= Underwater Port Security System =

Defense against hostile swimmer incursions

Underwater Port Security System (UPSS) was developed for the United States Coast Guard and the Maritime Safety and Security Teams (MSSTs) for defense against swimmer incursions. It includes the Underwater Inspection System (UIS) and the Integrated Anti-Swimmer System (IAS). Recent developments in terrorism have highlighted the need for underwater anti-frogman security. The UPSS is made in the United States and is reported to be compact enough fit in a large suitcase.

The Coast Guard unveiled the system in February 2005 at the Coast Guard Integrated Support Command in San Pedro, California.

==Ship Protection System==
The Ship Protection System (SPS) is a ship-based underwater threat detection system manufactured by FarSounder, Inc. Based on FarSounder's 3D forward looking sonar, their SPS offers 360° coverage of underwater threats to vessels at anchor or at dock. This is a commercial product suitable for mega yachts.

SAES has developed an active diver detection sonar DDS-03 that has been specifically designed for the detection of underwater threats such as divers and crewed and uncrewed underwater vehicles (SDV, ROV or UUV), offering protection and surveillance to counter the threat of underwater attacks against harbours, critical facilities, ships, offshore platforms, coastal power plants, shipwrecks, environmentally protected areas and maritime special events.

==Underwater Inspection System==
The Underwater Inspection System (UIS) is a system manufactured by CodaOctopus and consists of the unique Echoscope Real Time 3D Sonar that is used to scan the underwater environment in zero visibility waters. The UIS system can be mounted on a small boat to scan harbor walls, piers, bridges for an underwater threat and can be used to complement long range diver detection systems by classifying the threat in 3D in real time. The same system can be mounted on remotely operated vehicles (ROVs) to create 3D ship hull scans detecting small mine size objects.

==Integrated Anti-Swimmer System==
The Integrated Anti-Swimmer System is a United States Coast Guard underwater anti-diver ultrasound weapons system.
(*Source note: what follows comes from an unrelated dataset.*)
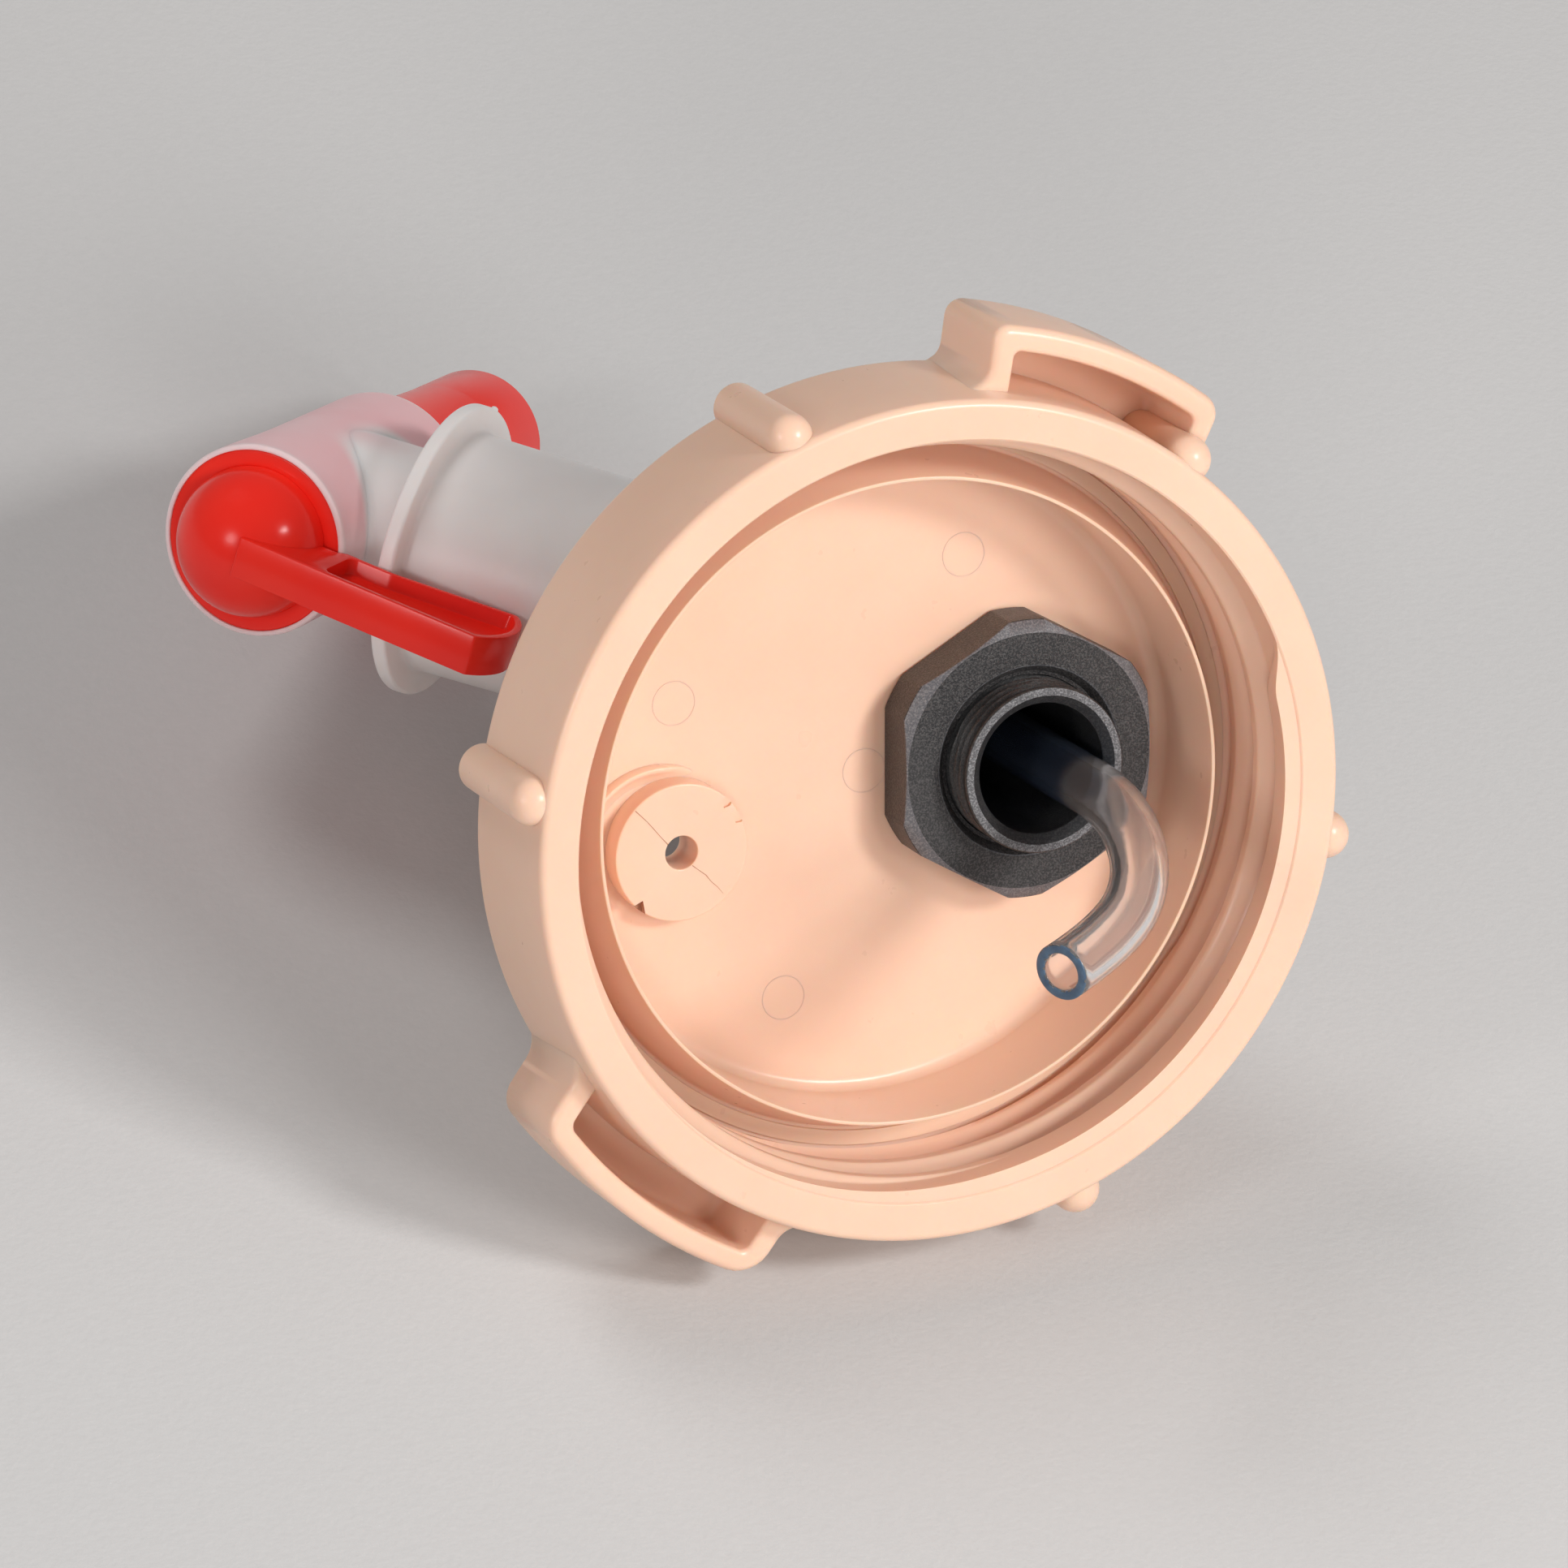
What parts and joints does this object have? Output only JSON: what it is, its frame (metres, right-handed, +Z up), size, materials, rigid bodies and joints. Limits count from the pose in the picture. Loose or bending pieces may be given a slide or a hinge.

IAS includes:-
- SM2000 (Underwater Surveillance System), a search sonar made by Kongsberg Maritime.
- An underwater warning loudspeaker.
- An underwater shockwave emitter that can force divers to surface, or stun or kill them. The US Coast Guard calls it an "nonlethal interdiction acoustic impulse".

It can track underwater objects, similarly to an air traffic control radar. Like other systems, such as the Cerberus or DDS-03 are semi-intelligent and can distinguish humans from marine animals, partly because of their different shapes and typical movements underwater. This is not impeded by darkness or fog or low underwater visibility, and is a great improvement on scanning the water surface by eye from above. Various test attempts by MSST divers to trick the system did not work.

In most cases the detected diver would be warned by the underwater loudspeaker; after that, the shockwave emitter would be fired once as a warning, before it is fired to stun or kill. (There is no discussion of other conceivable situations, such as where the diver has a pre-existing hearing impairment and/or where the diver merely mistakes the shockwave as originating for some other reason completely unrelated to port security.)

Other Anti-Swimmer-based systems that have been invented, instead of shock-waves, use sound-waves which 'disrupt' the diver causing sickness and disorientation. This technique is considered non-lethal and has been developed using an array of underwater speakers.